• Recorded data:
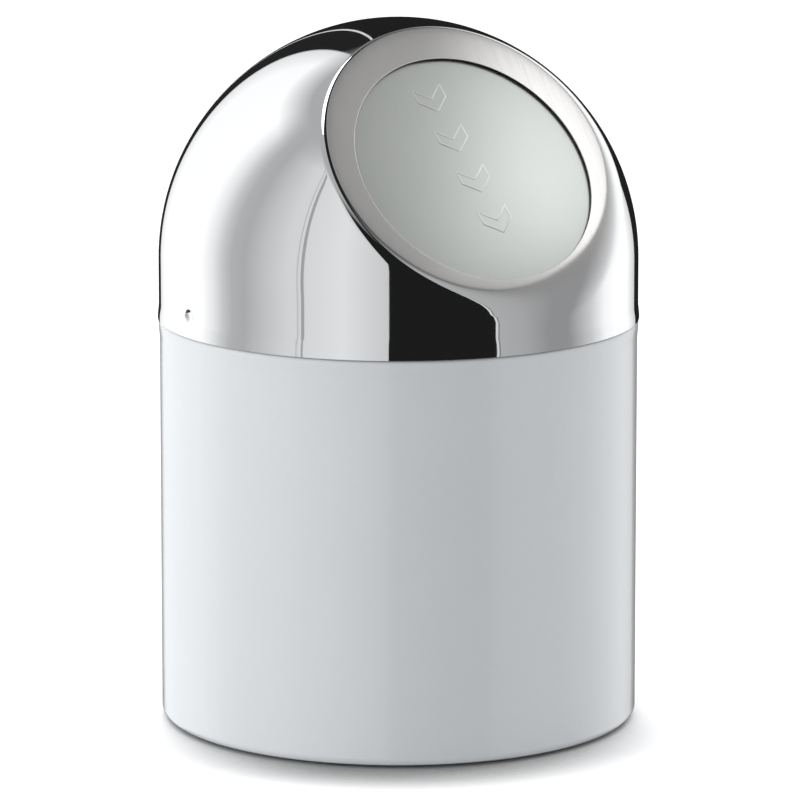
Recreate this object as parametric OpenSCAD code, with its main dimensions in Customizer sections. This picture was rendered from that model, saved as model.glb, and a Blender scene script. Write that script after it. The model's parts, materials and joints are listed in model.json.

==

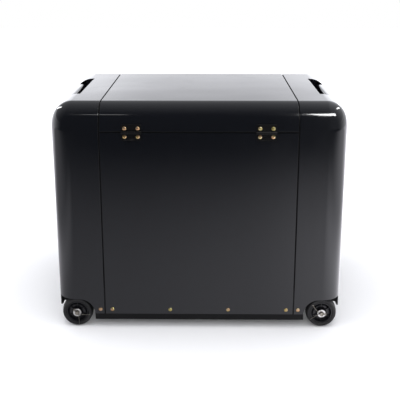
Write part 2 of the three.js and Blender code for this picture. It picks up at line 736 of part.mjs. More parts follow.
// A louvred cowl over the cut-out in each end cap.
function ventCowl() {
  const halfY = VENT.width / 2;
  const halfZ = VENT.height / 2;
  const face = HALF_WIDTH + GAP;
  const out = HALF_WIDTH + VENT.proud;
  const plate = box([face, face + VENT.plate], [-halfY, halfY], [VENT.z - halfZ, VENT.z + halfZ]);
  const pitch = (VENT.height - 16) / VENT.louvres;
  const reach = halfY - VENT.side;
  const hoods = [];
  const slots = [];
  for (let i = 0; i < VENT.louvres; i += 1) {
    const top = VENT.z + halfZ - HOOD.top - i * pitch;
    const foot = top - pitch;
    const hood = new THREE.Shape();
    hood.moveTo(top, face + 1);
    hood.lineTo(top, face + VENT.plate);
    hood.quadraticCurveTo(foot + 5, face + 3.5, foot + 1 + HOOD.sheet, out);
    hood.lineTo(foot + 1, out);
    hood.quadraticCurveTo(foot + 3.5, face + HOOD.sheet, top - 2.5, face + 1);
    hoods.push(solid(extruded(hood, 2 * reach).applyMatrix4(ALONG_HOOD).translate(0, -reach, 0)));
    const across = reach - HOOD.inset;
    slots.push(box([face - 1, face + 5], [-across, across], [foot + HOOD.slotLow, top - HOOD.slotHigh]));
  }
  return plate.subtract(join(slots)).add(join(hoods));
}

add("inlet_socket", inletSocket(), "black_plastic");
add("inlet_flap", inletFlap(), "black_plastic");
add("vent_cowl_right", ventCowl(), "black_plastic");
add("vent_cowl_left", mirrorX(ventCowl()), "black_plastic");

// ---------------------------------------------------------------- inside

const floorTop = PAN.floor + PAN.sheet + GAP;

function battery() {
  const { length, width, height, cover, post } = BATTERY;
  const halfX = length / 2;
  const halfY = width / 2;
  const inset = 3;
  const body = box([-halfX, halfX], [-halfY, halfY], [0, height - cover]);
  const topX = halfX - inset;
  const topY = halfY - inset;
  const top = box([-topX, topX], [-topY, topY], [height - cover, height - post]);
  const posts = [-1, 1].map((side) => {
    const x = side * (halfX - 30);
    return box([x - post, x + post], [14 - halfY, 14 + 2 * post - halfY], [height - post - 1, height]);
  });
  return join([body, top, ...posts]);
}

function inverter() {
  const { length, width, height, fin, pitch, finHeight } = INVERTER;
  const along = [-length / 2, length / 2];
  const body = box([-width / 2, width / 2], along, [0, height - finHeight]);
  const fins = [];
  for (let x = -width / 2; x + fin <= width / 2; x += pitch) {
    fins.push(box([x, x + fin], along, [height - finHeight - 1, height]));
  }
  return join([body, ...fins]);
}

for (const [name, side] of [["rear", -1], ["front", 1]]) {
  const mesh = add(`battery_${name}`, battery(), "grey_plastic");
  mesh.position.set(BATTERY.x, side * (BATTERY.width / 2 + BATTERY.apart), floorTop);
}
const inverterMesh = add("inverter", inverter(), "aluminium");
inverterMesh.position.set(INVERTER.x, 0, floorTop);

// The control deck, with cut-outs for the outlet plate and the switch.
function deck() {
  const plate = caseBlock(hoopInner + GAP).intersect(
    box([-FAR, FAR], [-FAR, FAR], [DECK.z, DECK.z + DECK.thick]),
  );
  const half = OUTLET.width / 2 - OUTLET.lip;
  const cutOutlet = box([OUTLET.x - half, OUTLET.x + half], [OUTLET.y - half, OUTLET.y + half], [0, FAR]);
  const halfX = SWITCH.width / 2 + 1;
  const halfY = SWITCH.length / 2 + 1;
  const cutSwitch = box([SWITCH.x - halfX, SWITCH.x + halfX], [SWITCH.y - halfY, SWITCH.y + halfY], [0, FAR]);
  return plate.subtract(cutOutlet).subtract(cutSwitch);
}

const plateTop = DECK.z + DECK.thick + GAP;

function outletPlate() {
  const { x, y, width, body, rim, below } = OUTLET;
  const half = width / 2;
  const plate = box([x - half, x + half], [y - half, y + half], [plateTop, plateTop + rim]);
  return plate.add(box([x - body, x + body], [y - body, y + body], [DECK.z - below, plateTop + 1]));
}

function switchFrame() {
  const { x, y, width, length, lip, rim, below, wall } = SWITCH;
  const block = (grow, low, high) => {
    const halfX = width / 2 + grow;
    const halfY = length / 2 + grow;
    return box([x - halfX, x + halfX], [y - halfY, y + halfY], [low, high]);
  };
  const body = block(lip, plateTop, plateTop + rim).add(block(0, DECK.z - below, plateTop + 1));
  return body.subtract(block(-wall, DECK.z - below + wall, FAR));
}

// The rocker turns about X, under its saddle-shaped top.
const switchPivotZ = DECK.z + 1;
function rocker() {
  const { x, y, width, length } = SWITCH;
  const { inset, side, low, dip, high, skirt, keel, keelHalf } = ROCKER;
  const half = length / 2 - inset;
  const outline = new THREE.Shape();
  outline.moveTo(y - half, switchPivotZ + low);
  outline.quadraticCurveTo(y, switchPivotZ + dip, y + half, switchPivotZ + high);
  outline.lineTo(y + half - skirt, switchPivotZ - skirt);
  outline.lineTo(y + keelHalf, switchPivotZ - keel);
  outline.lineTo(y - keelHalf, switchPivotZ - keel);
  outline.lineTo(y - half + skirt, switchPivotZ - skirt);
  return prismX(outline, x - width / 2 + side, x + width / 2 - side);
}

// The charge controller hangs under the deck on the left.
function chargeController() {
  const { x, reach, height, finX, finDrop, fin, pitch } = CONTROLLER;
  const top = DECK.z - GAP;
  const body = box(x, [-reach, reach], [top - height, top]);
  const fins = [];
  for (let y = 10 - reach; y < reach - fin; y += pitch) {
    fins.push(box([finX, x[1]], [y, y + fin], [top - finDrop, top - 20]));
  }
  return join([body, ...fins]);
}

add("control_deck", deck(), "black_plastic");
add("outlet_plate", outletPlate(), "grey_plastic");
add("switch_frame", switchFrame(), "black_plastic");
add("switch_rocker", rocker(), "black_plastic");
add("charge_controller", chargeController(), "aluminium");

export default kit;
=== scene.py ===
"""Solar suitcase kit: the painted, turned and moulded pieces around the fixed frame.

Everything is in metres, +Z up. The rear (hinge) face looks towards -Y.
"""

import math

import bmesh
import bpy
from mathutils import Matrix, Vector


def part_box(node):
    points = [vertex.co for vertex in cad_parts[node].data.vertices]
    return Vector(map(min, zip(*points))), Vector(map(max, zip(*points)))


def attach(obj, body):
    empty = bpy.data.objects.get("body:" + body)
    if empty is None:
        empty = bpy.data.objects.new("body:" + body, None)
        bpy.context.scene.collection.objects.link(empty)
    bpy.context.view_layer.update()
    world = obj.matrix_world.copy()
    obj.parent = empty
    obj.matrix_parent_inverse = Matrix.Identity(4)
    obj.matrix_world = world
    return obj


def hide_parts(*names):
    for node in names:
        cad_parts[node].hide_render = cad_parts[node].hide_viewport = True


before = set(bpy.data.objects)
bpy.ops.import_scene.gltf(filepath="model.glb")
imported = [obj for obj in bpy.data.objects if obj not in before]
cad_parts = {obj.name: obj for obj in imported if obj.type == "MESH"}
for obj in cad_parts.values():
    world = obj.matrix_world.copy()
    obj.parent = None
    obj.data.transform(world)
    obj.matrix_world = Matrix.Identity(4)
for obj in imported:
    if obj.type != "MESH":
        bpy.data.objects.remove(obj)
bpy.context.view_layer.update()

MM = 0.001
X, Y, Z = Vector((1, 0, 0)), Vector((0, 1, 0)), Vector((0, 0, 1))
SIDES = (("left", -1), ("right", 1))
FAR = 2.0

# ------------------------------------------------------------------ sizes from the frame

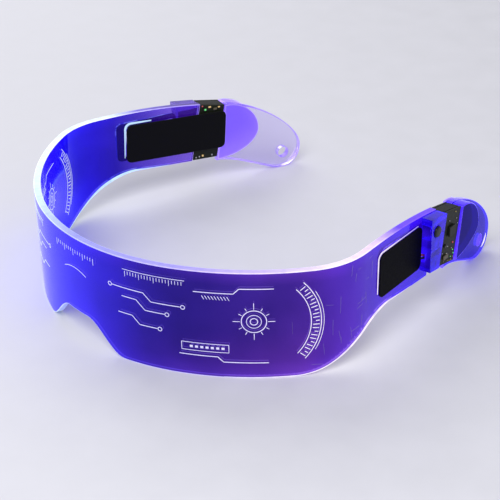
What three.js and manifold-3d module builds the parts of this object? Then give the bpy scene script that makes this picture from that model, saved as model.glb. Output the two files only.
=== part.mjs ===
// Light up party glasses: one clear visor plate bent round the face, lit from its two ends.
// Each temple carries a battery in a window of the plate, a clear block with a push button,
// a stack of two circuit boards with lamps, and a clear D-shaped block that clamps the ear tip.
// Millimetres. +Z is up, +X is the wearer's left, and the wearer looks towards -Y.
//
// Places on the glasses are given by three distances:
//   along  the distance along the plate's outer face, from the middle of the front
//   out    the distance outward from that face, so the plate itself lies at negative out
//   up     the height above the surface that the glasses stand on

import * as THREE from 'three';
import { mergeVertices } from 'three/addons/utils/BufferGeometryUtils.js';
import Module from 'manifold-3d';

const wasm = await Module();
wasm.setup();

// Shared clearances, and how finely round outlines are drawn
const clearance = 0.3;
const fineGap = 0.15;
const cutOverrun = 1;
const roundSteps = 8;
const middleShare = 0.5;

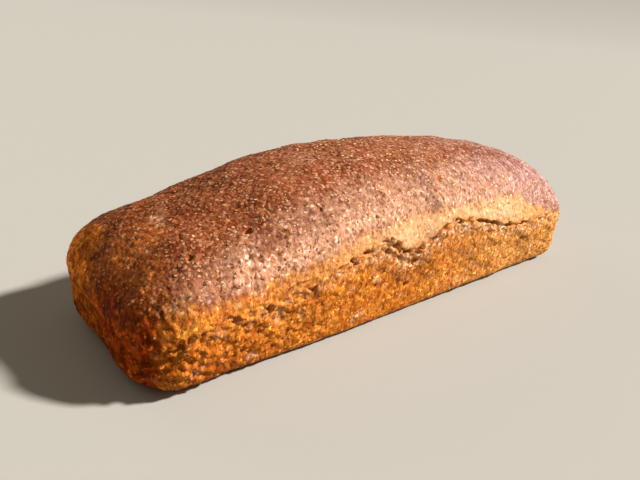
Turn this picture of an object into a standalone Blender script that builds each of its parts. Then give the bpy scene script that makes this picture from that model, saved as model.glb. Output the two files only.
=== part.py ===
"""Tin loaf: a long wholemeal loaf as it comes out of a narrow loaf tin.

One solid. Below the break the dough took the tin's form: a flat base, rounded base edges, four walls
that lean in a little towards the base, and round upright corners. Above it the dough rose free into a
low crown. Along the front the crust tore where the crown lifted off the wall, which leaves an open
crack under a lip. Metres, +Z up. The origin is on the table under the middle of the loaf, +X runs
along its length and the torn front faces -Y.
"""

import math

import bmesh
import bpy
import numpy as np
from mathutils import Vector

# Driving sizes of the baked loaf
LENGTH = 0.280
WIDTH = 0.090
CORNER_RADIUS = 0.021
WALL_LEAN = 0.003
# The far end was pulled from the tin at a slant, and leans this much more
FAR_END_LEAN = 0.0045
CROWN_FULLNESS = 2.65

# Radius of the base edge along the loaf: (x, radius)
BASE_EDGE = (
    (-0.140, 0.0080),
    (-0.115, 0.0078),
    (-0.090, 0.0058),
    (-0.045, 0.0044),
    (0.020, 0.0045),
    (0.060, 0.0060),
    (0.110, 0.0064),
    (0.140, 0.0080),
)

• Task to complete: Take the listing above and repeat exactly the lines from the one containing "on the left." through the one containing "obj.parent = empty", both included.

• Finished answer:
// The charge controller hangs under the deck on the left.
function chargeController() {
  const { x, reach, height, finX, finDrop, fin, pitch } = CONTROLLER;
  const top = DECK.z - GAP;
  const body = box(x, [-reach, reach], [top - height, top]);
  const fins = [];
  for (let y = 10 - reach; y < reach - fin; y += pitch) {
    fins.push(box([finX, x[1]], [y, y + fin], [top - finDrop, top - 20]));
  }
  return join([body, ...fins]);
}

add("control_deck", deck(), "black_plastic");
add("outlet_plate", outletPlate(), "grey_plastic");
add("switch_frame", switchFrame(), "black_plastic");
add("switch_rocker", rocker(), "black_plastic");
add("charge_controller", chargeController(), "aluminium");

export default kit;
=== scene.py ===
"""Solar suitcase kit: the painted, turned and moulded pieces around the fixed frame.

Everything is in metres, +Z up. The rear (hinge) face looks towards -Y.
"""

import math

import bmesh
import bpy
from mathutils import Matrix, Vector


def part_box(node):
    points = [vertex.co for vertex in cad_parts[node].data.vertices]
    return Vector(map(min, zip(*points))), Vector(map(max, zip(*points)))


def attach(obj, body):
    empty = bpy.data.objects.get("body:" + body)
    if empty is None:
        empty = bpy.data.objects.new("body:" + body, None)
        bpy.context.scene.collection.objects.link(empty)
    bpy.context.view_layer.update()
    world = obj.matrix_world.copy()
    obj.parent = empty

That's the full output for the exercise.